Here's the prime example: Erin Brockovich is a film that, a few months from now, has a good chance of making Oscar history, when Julia Roberts gets nominated for best performance by an actress, and her breasts get nominated for best performance in a supporting role.
Movies are our fantasies. Looking at them writ large, we see that they are maps to what we are thinking. Thirty years after the feminist revolution, there has been an abundance of discussion about women and women's roles and women's sexuality, enough so that we feel we are comfortable seeing sexually powerful, even sexually manipulative female characters in a supportive context (though let's see how happy we are with the Erin Brockovich model five years down the road). But clearly we are still confused about how we want our men to be. This year, many of them have behaved quite honorably, and then moped around, waiting for a girl to call.
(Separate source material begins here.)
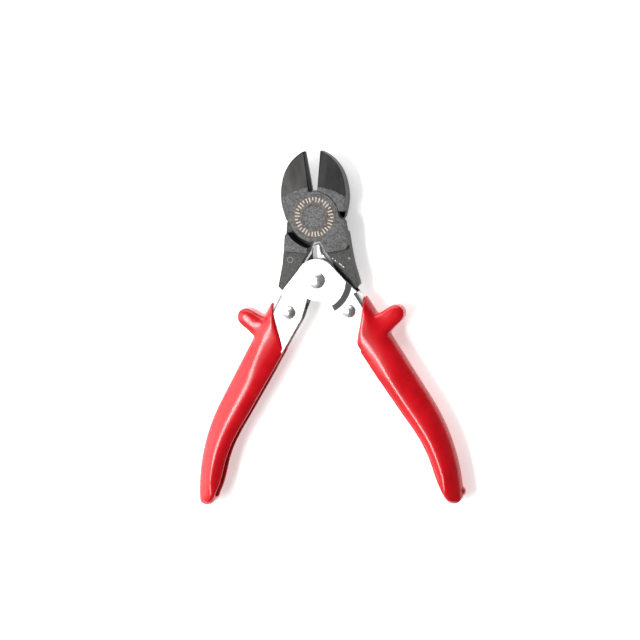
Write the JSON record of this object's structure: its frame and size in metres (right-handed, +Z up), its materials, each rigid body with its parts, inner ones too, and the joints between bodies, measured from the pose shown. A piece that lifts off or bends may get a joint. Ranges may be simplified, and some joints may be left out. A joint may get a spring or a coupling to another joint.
{
  "type": "flush cutter",
  "caption": "Hand-held flush cutter with compound leverage: two lapped jaws, two pressed channel handles in dipped grips, and a strip return spring.",
  "frame": {"origin": "centre of the tool's outline when open, on the face it rests on", "axes": "+Y from the grips to the blade tips, +Z up through the thickness, +X to the right handle"},
  "size_m": [0.1278, 0.1663, 0.015],
  "materials": {
    "jaw_steel": "rough forged, ground on the blades",
    "pin_steel": "ground",
    "handle_plate": "bright zinc or nickel plating, satin",
    "grip_red": "glossy dipped vinyl",
    "rivet_steel": "bright plating",
    "spring_steel": "bright strip"
  },
  "bodies": {
    "left_side": {"left_handle": "handle_plate", "left_grip": "grip_red", "left_link_rivet": "rivet_steel", "handle_rivet": "rivet_steel", "handle_bush": "pin_steel"},
    "right_side": {"right_handle": "handle_plate", "right_grip": "grip_red", "right_link_rivet": "rivet_steel"},
    "back_jaw_body": {"back_jaw": "jaw_steel", "jaw_pin": "pin_steel", "return_spring": "spring_steel"},
    "front_jaw_body": {"front_jaw": "jaw_steel"}
  },
  "joints": [
    {"name": "handle_pivot", "type": "hinge", "parent": "left_side", "child": "right_side", "pos_m": [0, 0.02346, 0.0075], "axis": [0, 0, -1], "range_deg": [0, 35.1], "stiffness_Nm_per_rad": 0.5, "springref_deg": -17.19},
    {"name": "left_link_pivot", "type": "hinge", "parent": "left_side", "child": "back_jaw_body", "pos_m": [-0.0144, 0.00846, 0.0075], "axis": [0, 0, -1], "range_deg": [0, 11]},
    {"name": "jaw_pivot", "type": "hinge", "parent": "back_jaw_body", "child": "front_jaw_body", "pos_m": [0, 0.05286, 0.0075], "axis": [0, 0, -1], "range_deg": [0, 13.2], "deforming": ["return_spring"]}
  ],
  "couplings": [
    {"joint": "left_link_pivot", "follows": "handle_pivot", "ratio": 0.3121},
    {"joint": "jaw_pivot", "follows": "handle_pivot", "ratio": 0.3757}
  ]
}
Oddly, the sexiest movie of the year may turn out to be the funniest. Scary Movie is a cheerfully, anarchistically vulgar movie---Airplane with a dirty mind. In structure a send-up of teen-slasher pictures, it gets far more mileage out of sexual practices and insecurities. Breast implants, small penises, latent homosexuality, thick pubic hair, swallowing, orgasmic noises and other matters that lurk in our skulls yet seldom get mentioned are vigorously barbecued here. Men and women alike exit the theater laughing, which is why this is such a sexy movie, for what is more of an aphrodisiac than laughter? Moreover, despite the gushing libido of its characters, Scary Movie supports our central argument. One of the killers, as it turns out, is Bobby, the not-abnormally sex-mad boyfriend of the virginal, resistant Cindy. "Lack of sex," Bobby emphatically explains to her at the climax, "can cause serious deviant behavior!" Yes! Exactly! It's good we had all these high-minded fellows this year, but don't they deserve a chance to get down?